──────── Records

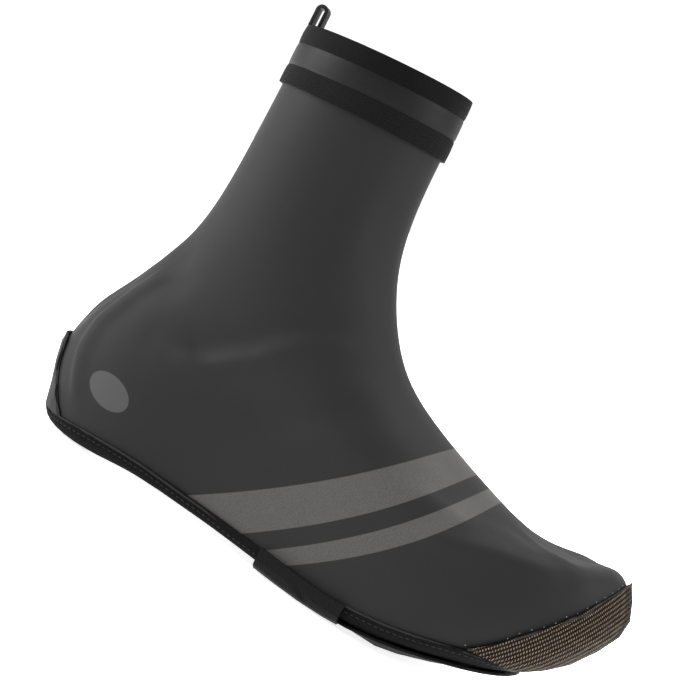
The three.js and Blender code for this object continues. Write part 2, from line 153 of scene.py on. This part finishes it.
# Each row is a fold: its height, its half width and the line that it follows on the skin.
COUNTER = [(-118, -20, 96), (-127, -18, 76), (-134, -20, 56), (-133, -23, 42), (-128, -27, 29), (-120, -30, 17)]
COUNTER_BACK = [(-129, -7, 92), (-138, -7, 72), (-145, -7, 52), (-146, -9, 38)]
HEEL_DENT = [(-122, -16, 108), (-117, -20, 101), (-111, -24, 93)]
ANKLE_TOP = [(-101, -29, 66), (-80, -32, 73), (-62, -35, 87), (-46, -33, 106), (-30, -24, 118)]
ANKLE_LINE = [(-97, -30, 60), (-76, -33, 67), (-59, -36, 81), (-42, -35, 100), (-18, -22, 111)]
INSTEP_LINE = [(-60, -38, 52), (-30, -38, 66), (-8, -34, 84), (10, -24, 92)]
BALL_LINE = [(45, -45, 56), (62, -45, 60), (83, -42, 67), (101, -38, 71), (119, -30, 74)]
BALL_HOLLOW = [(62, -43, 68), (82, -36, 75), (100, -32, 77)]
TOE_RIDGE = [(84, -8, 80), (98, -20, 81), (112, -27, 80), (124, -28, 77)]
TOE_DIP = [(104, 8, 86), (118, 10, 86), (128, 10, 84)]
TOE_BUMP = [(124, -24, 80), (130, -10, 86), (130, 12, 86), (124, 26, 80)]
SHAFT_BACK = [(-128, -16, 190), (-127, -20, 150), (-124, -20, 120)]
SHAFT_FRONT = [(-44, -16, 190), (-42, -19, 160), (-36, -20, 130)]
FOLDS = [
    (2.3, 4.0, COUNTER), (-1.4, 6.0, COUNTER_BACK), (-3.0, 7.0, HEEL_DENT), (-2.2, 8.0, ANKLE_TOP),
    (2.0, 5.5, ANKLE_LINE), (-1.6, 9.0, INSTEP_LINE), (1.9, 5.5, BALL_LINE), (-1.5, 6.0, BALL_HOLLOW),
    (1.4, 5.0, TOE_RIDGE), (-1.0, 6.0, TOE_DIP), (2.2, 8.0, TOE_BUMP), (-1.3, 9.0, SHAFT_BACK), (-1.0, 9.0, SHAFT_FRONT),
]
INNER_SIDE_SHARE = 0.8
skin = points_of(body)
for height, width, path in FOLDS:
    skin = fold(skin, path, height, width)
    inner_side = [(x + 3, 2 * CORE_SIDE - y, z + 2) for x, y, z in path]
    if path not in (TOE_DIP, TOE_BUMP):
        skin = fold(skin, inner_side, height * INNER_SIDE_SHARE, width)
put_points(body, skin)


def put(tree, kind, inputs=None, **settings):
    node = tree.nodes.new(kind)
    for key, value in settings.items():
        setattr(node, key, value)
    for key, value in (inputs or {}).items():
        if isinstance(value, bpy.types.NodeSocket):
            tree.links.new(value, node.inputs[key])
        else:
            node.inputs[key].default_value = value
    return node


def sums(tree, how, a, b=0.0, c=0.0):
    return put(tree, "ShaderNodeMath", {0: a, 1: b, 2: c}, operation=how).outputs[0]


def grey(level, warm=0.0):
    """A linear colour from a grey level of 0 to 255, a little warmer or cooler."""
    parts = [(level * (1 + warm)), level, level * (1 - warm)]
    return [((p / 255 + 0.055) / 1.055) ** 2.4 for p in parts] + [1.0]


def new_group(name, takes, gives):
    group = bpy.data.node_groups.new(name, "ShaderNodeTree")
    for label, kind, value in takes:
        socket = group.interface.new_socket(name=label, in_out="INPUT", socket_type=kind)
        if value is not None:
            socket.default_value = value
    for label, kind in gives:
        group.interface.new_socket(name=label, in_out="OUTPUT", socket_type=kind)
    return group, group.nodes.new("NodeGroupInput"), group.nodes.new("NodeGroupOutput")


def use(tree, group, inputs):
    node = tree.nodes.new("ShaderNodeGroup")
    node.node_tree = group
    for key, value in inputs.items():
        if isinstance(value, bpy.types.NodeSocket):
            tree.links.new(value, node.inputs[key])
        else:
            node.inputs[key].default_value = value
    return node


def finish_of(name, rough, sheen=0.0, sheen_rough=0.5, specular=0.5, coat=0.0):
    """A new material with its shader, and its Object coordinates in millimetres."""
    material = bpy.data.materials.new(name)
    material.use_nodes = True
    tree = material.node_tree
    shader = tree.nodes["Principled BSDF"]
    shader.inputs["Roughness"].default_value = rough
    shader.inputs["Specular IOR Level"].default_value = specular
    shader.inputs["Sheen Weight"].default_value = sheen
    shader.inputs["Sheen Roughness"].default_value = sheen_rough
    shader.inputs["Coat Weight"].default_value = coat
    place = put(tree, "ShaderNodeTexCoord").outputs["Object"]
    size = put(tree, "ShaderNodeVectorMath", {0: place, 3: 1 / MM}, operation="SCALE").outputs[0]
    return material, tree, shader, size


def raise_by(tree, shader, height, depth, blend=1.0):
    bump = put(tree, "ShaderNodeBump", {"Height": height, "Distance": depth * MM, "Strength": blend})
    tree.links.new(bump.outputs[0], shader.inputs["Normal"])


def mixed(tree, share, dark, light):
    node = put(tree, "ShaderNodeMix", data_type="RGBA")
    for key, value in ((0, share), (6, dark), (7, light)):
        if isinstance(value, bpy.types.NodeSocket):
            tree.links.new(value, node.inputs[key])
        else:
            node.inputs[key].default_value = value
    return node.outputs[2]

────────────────
──────── Records

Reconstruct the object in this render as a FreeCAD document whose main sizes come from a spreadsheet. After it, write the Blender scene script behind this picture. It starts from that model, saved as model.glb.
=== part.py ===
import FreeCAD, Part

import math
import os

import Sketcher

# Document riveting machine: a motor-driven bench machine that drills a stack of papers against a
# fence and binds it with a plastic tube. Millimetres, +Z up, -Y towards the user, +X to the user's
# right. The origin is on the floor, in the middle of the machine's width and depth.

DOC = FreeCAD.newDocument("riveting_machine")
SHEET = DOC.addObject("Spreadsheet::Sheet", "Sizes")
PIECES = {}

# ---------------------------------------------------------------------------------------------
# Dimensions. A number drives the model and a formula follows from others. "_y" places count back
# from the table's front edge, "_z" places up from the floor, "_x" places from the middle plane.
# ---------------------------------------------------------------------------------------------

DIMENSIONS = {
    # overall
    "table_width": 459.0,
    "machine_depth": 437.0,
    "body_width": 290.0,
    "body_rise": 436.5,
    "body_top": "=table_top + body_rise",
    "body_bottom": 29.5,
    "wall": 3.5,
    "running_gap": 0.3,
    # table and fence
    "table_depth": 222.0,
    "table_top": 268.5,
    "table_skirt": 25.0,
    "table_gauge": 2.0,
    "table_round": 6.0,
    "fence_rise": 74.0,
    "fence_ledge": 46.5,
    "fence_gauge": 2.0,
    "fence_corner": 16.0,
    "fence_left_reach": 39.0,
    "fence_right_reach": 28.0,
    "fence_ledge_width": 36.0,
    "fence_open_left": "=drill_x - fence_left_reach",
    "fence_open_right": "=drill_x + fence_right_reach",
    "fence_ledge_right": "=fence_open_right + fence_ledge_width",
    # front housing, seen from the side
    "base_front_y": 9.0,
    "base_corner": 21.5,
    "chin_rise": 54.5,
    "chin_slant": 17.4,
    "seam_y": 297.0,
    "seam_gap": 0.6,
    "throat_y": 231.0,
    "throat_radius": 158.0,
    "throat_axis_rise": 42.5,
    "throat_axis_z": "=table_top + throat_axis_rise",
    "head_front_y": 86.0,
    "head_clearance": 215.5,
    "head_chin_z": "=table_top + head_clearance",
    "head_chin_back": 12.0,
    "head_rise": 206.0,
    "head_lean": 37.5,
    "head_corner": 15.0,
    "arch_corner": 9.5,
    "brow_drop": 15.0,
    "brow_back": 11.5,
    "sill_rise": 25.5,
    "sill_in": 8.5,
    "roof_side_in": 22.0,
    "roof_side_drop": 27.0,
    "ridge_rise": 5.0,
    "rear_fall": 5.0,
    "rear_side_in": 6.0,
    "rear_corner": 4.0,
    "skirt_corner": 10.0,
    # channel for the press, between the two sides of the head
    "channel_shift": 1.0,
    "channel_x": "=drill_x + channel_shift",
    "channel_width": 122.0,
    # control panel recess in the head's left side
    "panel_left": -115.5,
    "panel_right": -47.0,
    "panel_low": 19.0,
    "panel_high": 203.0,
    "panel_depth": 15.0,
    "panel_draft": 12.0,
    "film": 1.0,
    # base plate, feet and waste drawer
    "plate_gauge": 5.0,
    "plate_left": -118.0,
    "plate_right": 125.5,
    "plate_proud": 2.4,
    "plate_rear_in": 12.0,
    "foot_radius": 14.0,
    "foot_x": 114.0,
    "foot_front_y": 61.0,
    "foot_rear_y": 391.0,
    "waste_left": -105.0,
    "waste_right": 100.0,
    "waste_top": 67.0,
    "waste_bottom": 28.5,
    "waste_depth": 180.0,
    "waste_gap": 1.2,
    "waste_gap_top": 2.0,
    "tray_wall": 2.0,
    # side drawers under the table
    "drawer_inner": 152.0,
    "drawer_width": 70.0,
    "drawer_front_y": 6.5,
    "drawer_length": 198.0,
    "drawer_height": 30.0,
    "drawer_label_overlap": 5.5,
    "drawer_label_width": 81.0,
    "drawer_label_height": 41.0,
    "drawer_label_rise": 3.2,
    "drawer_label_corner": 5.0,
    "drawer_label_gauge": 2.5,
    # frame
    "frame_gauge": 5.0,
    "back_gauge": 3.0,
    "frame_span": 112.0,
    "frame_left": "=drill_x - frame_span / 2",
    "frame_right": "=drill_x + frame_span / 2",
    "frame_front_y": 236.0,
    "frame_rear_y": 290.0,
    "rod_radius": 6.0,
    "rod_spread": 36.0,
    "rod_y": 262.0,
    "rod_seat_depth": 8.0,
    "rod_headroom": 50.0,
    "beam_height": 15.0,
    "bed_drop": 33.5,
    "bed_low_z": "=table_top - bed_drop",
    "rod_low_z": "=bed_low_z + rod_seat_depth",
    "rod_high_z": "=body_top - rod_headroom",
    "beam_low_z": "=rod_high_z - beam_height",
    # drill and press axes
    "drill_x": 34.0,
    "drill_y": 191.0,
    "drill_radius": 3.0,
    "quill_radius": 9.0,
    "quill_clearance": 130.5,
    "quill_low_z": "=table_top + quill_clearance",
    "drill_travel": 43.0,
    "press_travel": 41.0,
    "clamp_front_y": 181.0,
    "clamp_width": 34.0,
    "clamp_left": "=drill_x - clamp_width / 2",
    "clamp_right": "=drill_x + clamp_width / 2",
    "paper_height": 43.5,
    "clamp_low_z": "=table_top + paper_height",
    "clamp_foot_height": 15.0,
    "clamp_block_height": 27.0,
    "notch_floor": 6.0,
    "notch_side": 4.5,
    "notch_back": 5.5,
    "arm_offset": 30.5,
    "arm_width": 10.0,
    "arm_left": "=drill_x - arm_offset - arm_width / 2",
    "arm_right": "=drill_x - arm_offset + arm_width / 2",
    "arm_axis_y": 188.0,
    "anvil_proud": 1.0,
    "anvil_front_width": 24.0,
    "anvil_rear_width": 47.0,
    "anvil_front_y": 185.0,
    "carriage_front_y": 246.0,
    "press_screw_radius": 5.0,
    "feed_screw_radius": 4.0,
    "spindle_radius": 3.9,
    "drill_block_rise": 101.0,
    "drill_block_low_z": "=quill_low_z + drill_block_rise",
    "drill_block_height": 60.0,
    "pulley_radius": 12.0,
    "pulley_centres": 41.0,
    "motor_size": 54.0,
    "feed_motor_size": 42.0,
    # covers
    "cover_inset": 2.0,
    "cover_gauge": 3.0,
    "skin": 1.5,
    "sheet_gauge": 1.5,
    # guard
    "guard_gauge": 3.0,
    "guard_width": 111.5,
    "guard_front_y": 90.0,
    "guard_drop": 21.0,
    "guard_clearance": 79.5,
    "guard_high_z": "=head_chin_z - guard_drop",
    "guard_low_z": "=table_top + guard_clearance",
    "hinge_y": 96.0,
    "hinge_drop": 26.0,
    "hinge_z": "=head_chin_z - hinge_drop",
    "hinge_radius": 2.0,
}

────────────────

What to produce ▸
Above are the records. Copy every line in them holding "that".

Response to this task ▸
# Each row is a fold: its height, its half width and the line that it follows on the skin.
Reconstruct the object in this render as a FreeCAD document whose main sizes come from a spreadsheet. After it, write the Blender scene script behind this picture. It starts from that model, saved as model.glb.
# Document riveting machine: a motor-driven bench machine that drills a stack of papers against a